Lately, John’s been analyzing how the geographic distribution of a customer’s list relates to her campaign performance. To do this, he uses an agglomerative clustering algorithm, combined with a little calculus, to detect population centers within a list. One of the outputs of the algorithm is something called a dendrogram, which is pretty much a scientific illustration of the clusters. Our dendrograms look like this:

Confused yet? Basically, humans can look at a list and logically cluster similar items, because organizing based on similarities is a human-like thing to do. But computers need a little help with that sometimes, so we’ve been training EGP to calculate distances between our customers’ list members, and then make clusters based on those locations. All this analysis allows us to better predict how a campaign might perform for any given list, based on where the customer’s located and where the clusters within that customer’s list are located.
John’s made some helpful discoveries. For example, we now know that if a majority of a list’s members are located in a different country than the list owner, then a campaign sent to that list will have about two percent more bounces than publishers who live in the same country as their subscribers. (Keep in mind that when it comes to bounces, two percent is more significant than it sounds.) And of course the percentage of your list that we’ve geolocated is a predictor of list performance itself, because subscribers have to open or click before we can geolocate them at all. So if we don’t have that list data for someone who’s already sent a campaign, then it’s a surefire sign that the next campaign isn’t going to perform so well.
John’s also been working on bounce predictions. We’re learning stuff like this: The more subscribers you have with Gmail addresses, then the fewer bounces, unsubscribes, and abuse reports you’ll have. It makes sense, because Gmail addresses are generally recent—so the more Gmail addresses you have on your list, the less room you have for old (and therefore bad) domains.
Another fun fact: We’ve been purchasing email lists. This might come as a shock, considering how much we hate purchased lists—but rest assured that it’s all in the name of abuse prevention. Buying and analyzing dirty lists makes it easier for us to detect other dirty lists. We feed that data to EGP, EGP becomes even smarter, and we all benefit from a cleaner system and better deliverability.
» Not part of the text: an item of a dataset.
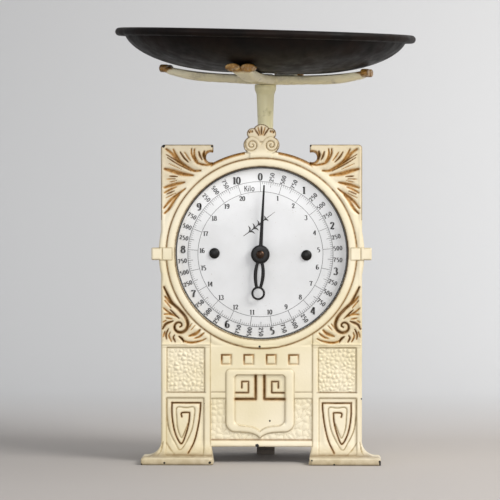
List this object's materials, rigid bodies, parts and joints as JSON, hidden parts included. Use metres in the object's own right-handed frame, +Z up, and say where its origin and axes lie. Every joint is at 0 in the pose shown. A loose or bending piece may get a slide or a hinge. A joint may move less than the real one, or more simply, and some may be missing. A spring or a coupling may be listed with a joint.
{
  "type": "kitchen scale",
  "caption": "Dial spring kitchen scale with an ornate cast front on flared feet, a round enamel dial with pointer, a star pan support and a shallow lift-off dish.",
  "frame": {"origin": "on the floor, under the axis of the load column and the middle of the dish", "axes": "+Z up along the load column, -Y out of the front of the dial, +X to the right seen from the front"},
  "size_m": [0.2497, 0.2497, 0.3597],
  "materials": {
    "front_paint": "cream oil paint over cast iron, gold-brown in the recesses, chipped black on the edges",
    "cover_paint": "cream paint on sheet steel, thinner and duller than on the front",
    "column_paint": "olive cream paint on turned steel, semi-gloss",
    "support_paint": "cream paint on cast iron with gold paint on the four forked tips",
    "dial_enamel": "white vitreous enamel on sheet steel, glossy, black markings",
    "dish_steel": "burnt-black sheet steel with a brown patina, semi-gloss",
    "black_paint": "black japanned steel, satin",
    "base_paint": "worn black paint on iron",
    "brass": "aged brass, dull",
    "works_steel": "plain drawn steel, lightly oiled",
    "screw_steel": "turned steel screws, slightly tarnished",
    "spring_steel": "blued spring steel wire"
  },
  "bodies": {
    "frame": {"base_plate": "base_paint", "base_screw_left": "screw_steel", "base_screw_right": "screw_steel", "bracket_screw_left": "screw_steel", "bracket_screw_right": "screw_steel", "bridge_screw_left": "screw_steel", "bridge_screw_right": "screw_steel", "column_grommet": "brass", "cover_screw_lower_left": "screw_steel", "cover_screw_lower_right": "screw_steel", "cover_screw_upper_left": "screw_steel", "cover_screw_upper_right": "screw_steel", "dial_plate": "dial_enamel", "dial_post_left": "brass", "dial_post_right": "brass", "dial_screw_left": "black_paint", "dial_screw_right": "black_paint", "front_bush": "brass", "front_plate": "front_paint", "hanger_bracket": "works_steel", "link_pivot_lower": "works_steel", "link_pivot_upper": "works_steel", "pinion_bridge": "brass", "rear_bush": "brass", "rear_cover": "cover_paint", "rear_leg": "base_paint", "rear_leg_screw_back": "screw_steel", "rear_leg_screw_front": "screw_steel", "works_pillar_lower_left": "brass", "works_pillar_lower_right": "brass", "works_pillar_upper_left": "brass", "works_pillar_upper_right": "brass", "works_plate": "works_steel", "works_screw_lower_left": "screw_steel", "works_screw_lower_right": "screw_steel", "works_screw_upper_left": "screw_steel", "works_screw_upper_right": "screw_steel"},
    "dish": {"dish": "dish_steel"},
    "pointer": {"pointer_hand": "black_paint", "pointer_cap": "brass", "pointer_shaft": "works_steel", "pinion": "brass"},
    "upper_link": {"upper_link": "works_steel"},
    "lower_link": {"lower_link": "works_steel"},
    "zero_nut": {"zero_nut": "brass"},
    "hanger": {"spring_hanger": "works_steel", "zero_screw": "brass", "spring_left": "spring_steel", "spring_right": "spring_steel"},
    "load": {"load_column": "column_paint", "load_carrier": "works_steel", "column_set_screw": "screw_steel", "rack": "works_steel", "rack_screw_lower": "screw_steel", "rack_screw_upper": "screw_steel", "carrier_pin_upper": "works_steel", "carrier_pin_lower": "works_steel", "pan_support": "support_paint", "support_screw": "screw_steel"}
  },
  "joints": [
    {"name": "load_slide", "type": "slide", "parent": "frame", "child": "load", "axis": [0, 0, -1], "range_m": [0, 0.02388], "stiffness_N_per_m": 4100, "springref_m": -0.008, "deforming": ["spring_left", "spring_right"]},
    {"name": "dish_lift", "type": "slide", "parent": "load", "child": "dish", "axis": [0, 0, 1], "range_m": [0, 0.06]},
    {"name": "pointer_turn", "type": "hinge", "parent": "frame", "child": "pointer", "pos_m": [-0.0032, 0, 0.1715], "axis": [0, 1, 0], "range_deg": [-1, 343]},
    {"name": "upper_link_turn", "type": "hinge", "parent": "frame", "child": "upper_link", "pos_m": [-0.05, -0.01275, 0.19306], "axis": [0, 1, 0], "range_deg": [-0.5, 30]},
    {"name": "lower_link_turn", "type": "hinge", "parent": "frame", "child": "lower_link", "pos_m": [-0.05, -0.01275, 0.11806], "axis": [0, 1, 0], "range_deg": [-0.5, 30]},
    {"name": "zero_nut_turn", "type": "hinge", "parent": "frame", "child": "zero_nut", "pos_m": [0, 0.02, 0.25], "axis": [0, 0, 1], "range_deg": [-540, 540]},
    {"name": "hanger_slide", "type": "slide", "parent": "frame", "child": "hanger", "axis": [0, 0, 1], "range_m": [-0.0011, 0.0011]}
  ],
  "couplings": [
    {"joint": "pointer_turn", "follows": "load_slide", "rad_per_m": 250},
    {"joint": "upper_link_turn", "follows": "load_slide", "rad_per_m": 21.27},
    {"joint": "lower_link_turn", "follows": "load_slide", "rad_per_m": 21.27},
    {"joint": "hanger_slide", "follows": "zero_nut_turn", "m_per_rad": -0.00011141}
  ]
}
There’s a lot more where this came from. We’re constantly slicing and dicing public data, uncovering trends, and figuring out how these discoveries can prevent abuse and make our customers’ lives easier. Because we love you.
Darren
John has a boffin beard. This is a good thing. Make sure he never shaves it off or he will lose his boffin skills and resort to using crayons and counting M&Ms.
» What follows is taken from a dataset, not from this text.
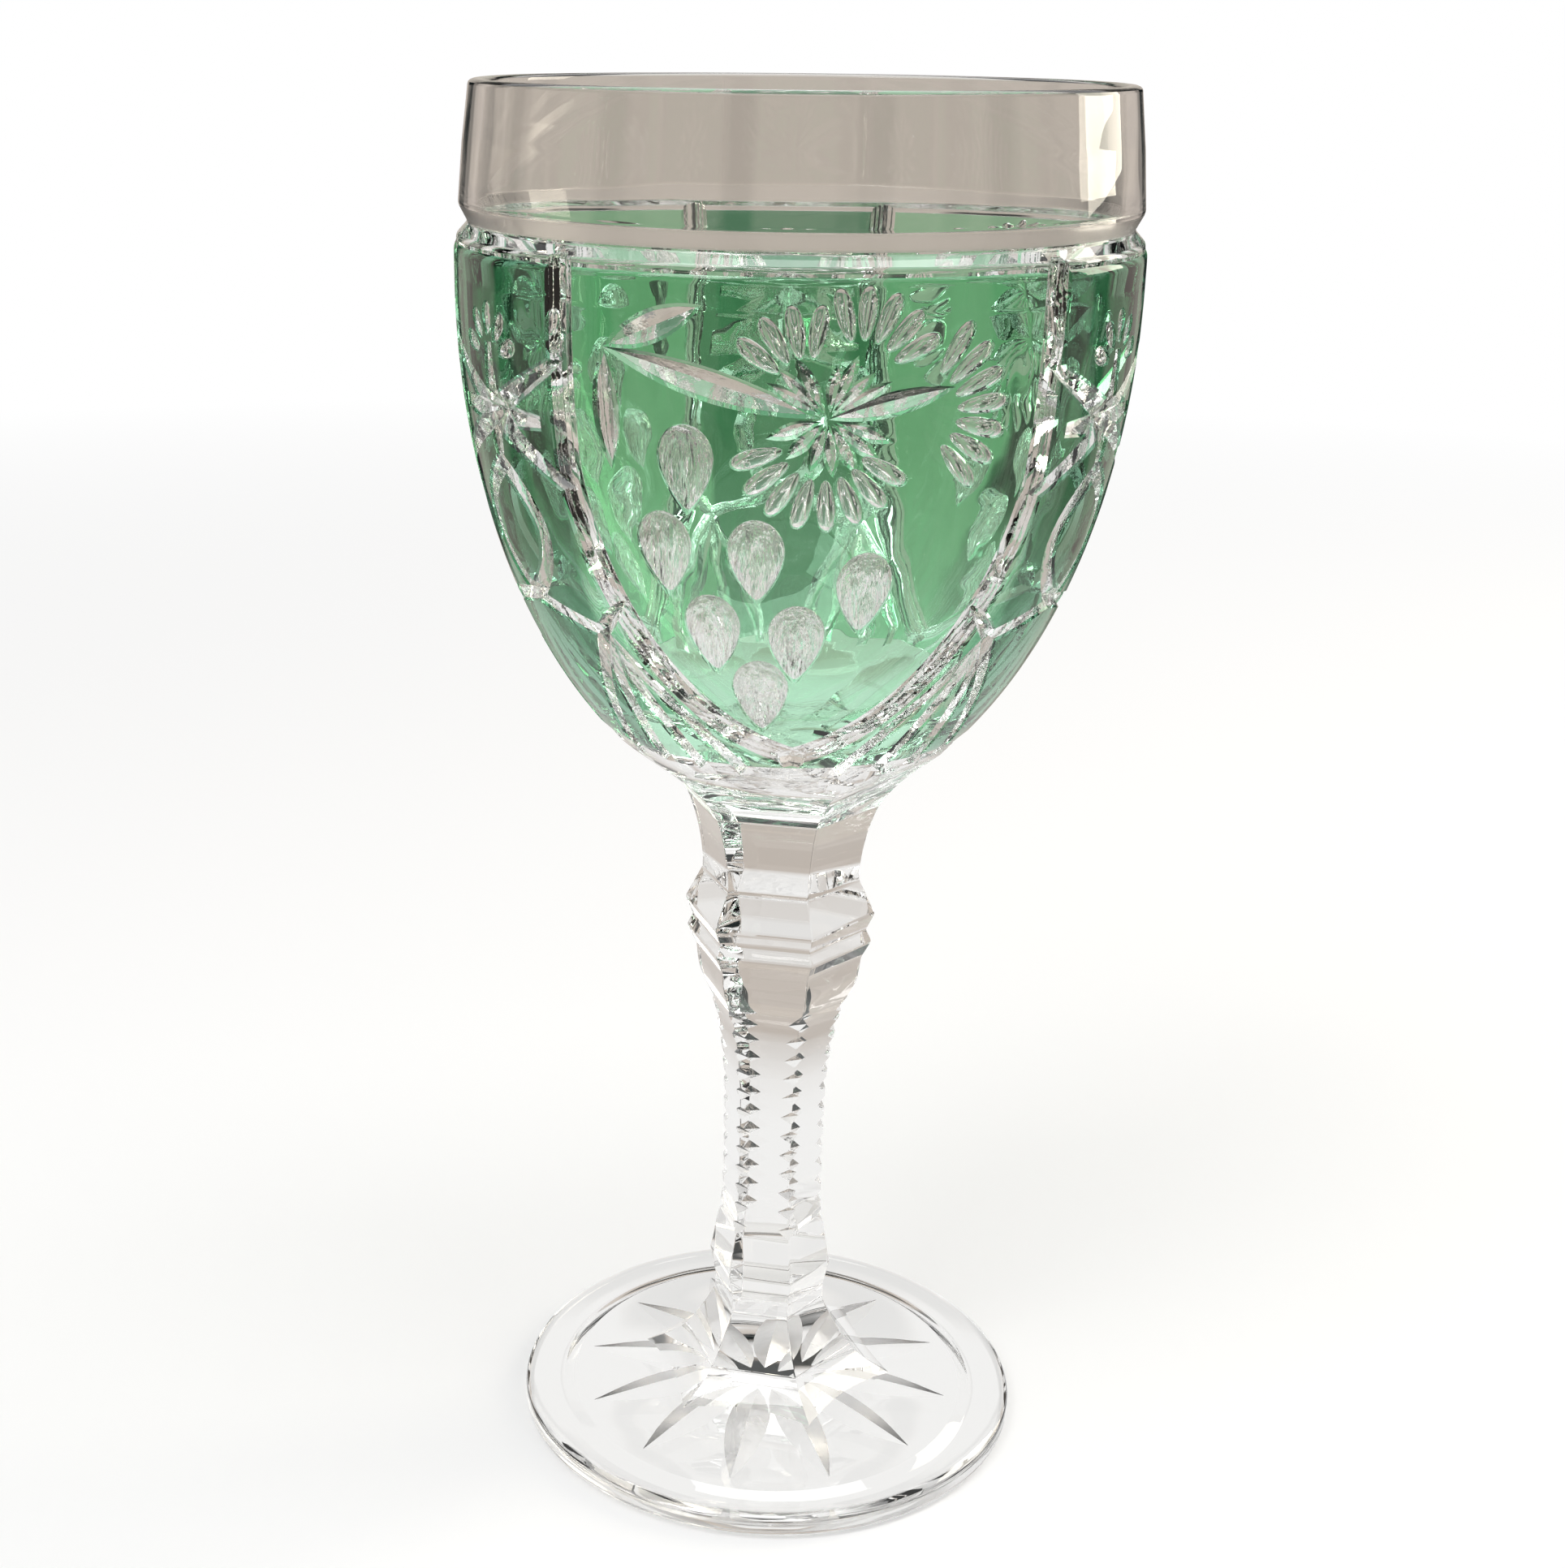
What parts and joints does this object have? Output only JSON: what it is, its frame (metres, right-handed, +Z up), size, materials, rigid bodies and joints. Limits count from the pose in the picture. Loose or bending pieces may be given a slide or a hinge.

Cool article – I’m surprised you are only deploying one beard for something that sounds so complex.
12.07.2011
Luci
This is really cool. Can we see the dendro-whatevers?
12.08.2011
John Wolff
Hi Kate,
What is the source of the data for geographic location?
If it is the stated location of the recipient’s IP address as we see when we peruse our list, then the stated location can be hundreds of miles from the recipients known residential location.
To cite an example, xtra.co.nz is the most common domain name on our list for customers all over New Zealand. Irrespective of their residential address, the location is most often stated as Newmarket which is a suburb of Auckland.
If there is a better way of obtaining location then I’d like to hear about that!
Cheers,
John
12.08.2011